Garble grew more anxious. “You know, herbs… green leaves... smoke everywhere when you heat it up… they’re supposed to relax you - listen, I can’t really go into more detail.” The red dragon was practically bouncing off his coat from anxiousness at this point, eyes darting back and forth from all directions as if reliving a traumatic teenage memory, like spending time with dad. “Truth be told, I’m not even supposed to be here, and if I’m found, I’m gonna be in so much trouble from the ancient dragons.”

“Green… smoke… relax…” Spike repeated the words in his head until a lightbulb surged, a grin of knowledge popping on his face. “Oh, I know what you’re talking about. Why didn’t you say so?”

“Well, I thought you guys had a strict policy on it.”

Spike waved a dismissive hand. “Ah, don’t worry about that. Between Twi and me, I’m the one that gives out stuff other than books to customers that need it. Just don’t tell her I said that, and I’ll get you what you ask for.”

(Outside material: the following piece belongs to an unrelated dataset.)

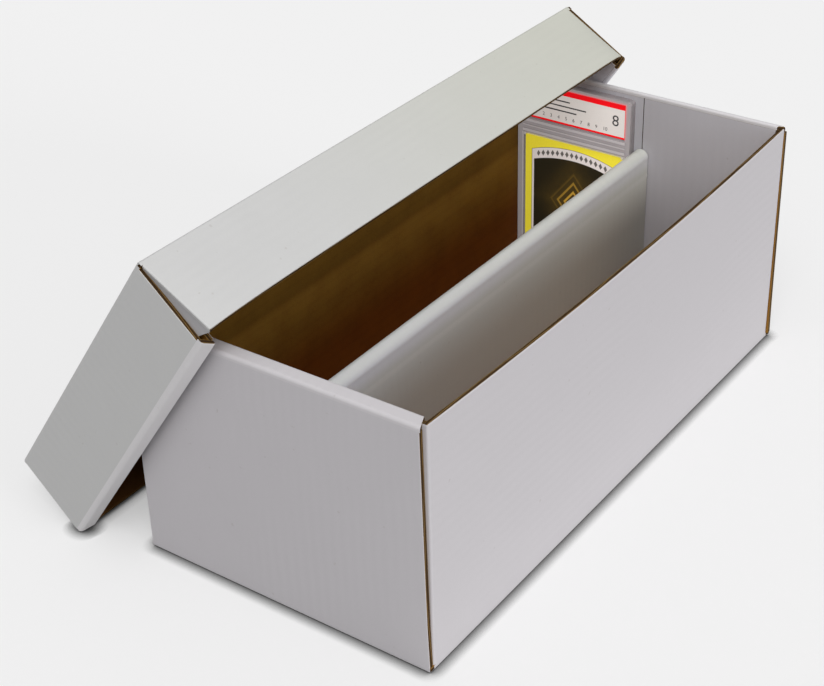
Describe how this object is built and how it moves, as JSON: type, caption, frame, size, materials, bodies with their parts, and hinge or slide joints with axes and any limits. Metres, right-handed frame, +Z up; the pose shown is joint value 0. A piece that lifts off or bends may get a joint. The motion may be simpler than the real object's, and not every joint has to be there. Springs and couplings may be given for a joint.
{
  "type": "two-row graded card storage box",
  "caption": "Open corrugated storage box for graded cards: two long rows parted by a folded divider, lid leaning on one side wall, a hard card holder standing in one row.",
  "frame": {"origin": "middle of the tray's underside, on the surface that the box stands on", "axes": "+X across the two rows to the right, +Y along the rows to the far end, +Z up; the near end faces -Y"},
  "size_m": [0.2713, 0.4042, 0.1878],
  "materials": {
    "tray_board": "white-lined corrugated board, matt",
    "lid_board": "white-lined corrugated board, matt",
    "divider_board": "white-lined corrugated board, matt",
    "flap_board": "brown kraft side of the board, matt",
    "holder_shell": "clear moulded plastic",
    "label_paper": "printed label paper",
    "card_stock": "printed card stock"
  },
  "bodies": {
    "tray": {"tray_base": "tray_board", "tray_left_wall": "tray_board", "tray_right_wall": "tray_board", "tray_near_end_panel": "tray_board", "tray_near_rim_strip": "tray_board", "tray_near_inner_left": "tray_board", "tray_near_inner_right": "tray_board", "tray_near_left_flap": "flap_board", "tray_near_right_flap": "flap_board", "tray_far_end_panel": "tray_board", "tray_far_rim_strip": "tray_board", "tray_far_inner_left": "tray_board", "tray_far_inner_right": "tray_board", "tray_far_left_flap": "flap_board", "tray_far_right_flap": "flap_board"},
    "lid": {"lid_top_panel": "lid_board", "lid_upper_wall": "lid_board", "lid_lower_wall": "lid_board", "lid_near_end_panel": "lid_board", "lid_near_rim_strip": "lid_board", "lid_near_inner_panel": "lid_board", "lid_near_upper_flap": "flap_board", "lid_near_lower_flap": "flap_board", "lid_far_end_panel": "lid_board", "lid_far_rim_strip": "lid_board", "lid_far_inner_panel": "lid_board", "lid_far_upper_flap": "flap_board", "lid_far_lower_flap": "flap_board"},
    "divider": {"divider_left_leaf": "divider_board", "divider_right_leaf": "divider_board", "divider_top_fold": "divider_board"},
    "card_holder": {"holder_back_shell": "holder_shell", "holder_front_shell": "holder_shell", "holder_label": "label_paper", "holder_card": "card_stock"}
  },
  "joints": [
    {"name": "lid_tip", "type": "hinge", "parent": "tray", "child": "lid", "pos_m": [-0.13355, 0, 0], "axis": [0, -1, 0], "range_deg": [0, 34]},
    {"name": "divider_lift", "type": "slide", "parent": "tray", "child": "divider", "axis": [0, 0, 1], "range_m": [0, 0.15]},
    {"name": "holder_slide", "type": "slide", "parent": "tray", "child": "card_holder", "axis": [0, -1, 0], "range_m": [0, 0.355]}
  ]
}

Garble gazed at Spike, a smile creeping up on his features as happiness overtook his every thought. Finally, after months of stressful strain of mind and body, Garble and his gang were able to receive a reliever for all those times the ancient dragons just couldn’t understand their teenage angst. His eyes glistened with hope as a squeaking began to form on his throat, slowly rising up to-

“All I need is your ID.” Spike informed, then he heard what sounded like something breaking in a millions tiny pieces. From his experience, he could safely assume they were dreams breaking. But whose were they? It sounded near him. Is Twilight home or something?

Garble broke from his excited expression to stare at Spike, the red dragon brimming with tears visible from the corners. “W-wh-what did y-you say, Sp-pike?” he was barely able to utter silently.

Spike concerned over Garble as he approached him cautiously with an incredulous gaze. “Are… are you okay, Garble?”

“YES MY NAME IS GARBLE!” he blurted out, making Spike retract in surprise.

“That’s… I didn’t ask that,”

“I mean, um, uh…” he grew silent, losing a stare contest with Spike as he tried to blink back the tears. Frustrated, he clenched his fist, opening his wings causing his jacket to be ripped. “This is the fifth time it happens,” he took a flight, going off in the opposite direction of the purle drake. “I hate that.”

Spike witnessed the whole incident, the confusion more evident now than it was before. “He must’ve been in a hurry,” he turned back to the library, intended to put an end to the mess. Honestly, what kind of dragon cries over chamomile tea? he shook his head as he closed the door. This day makes no sense.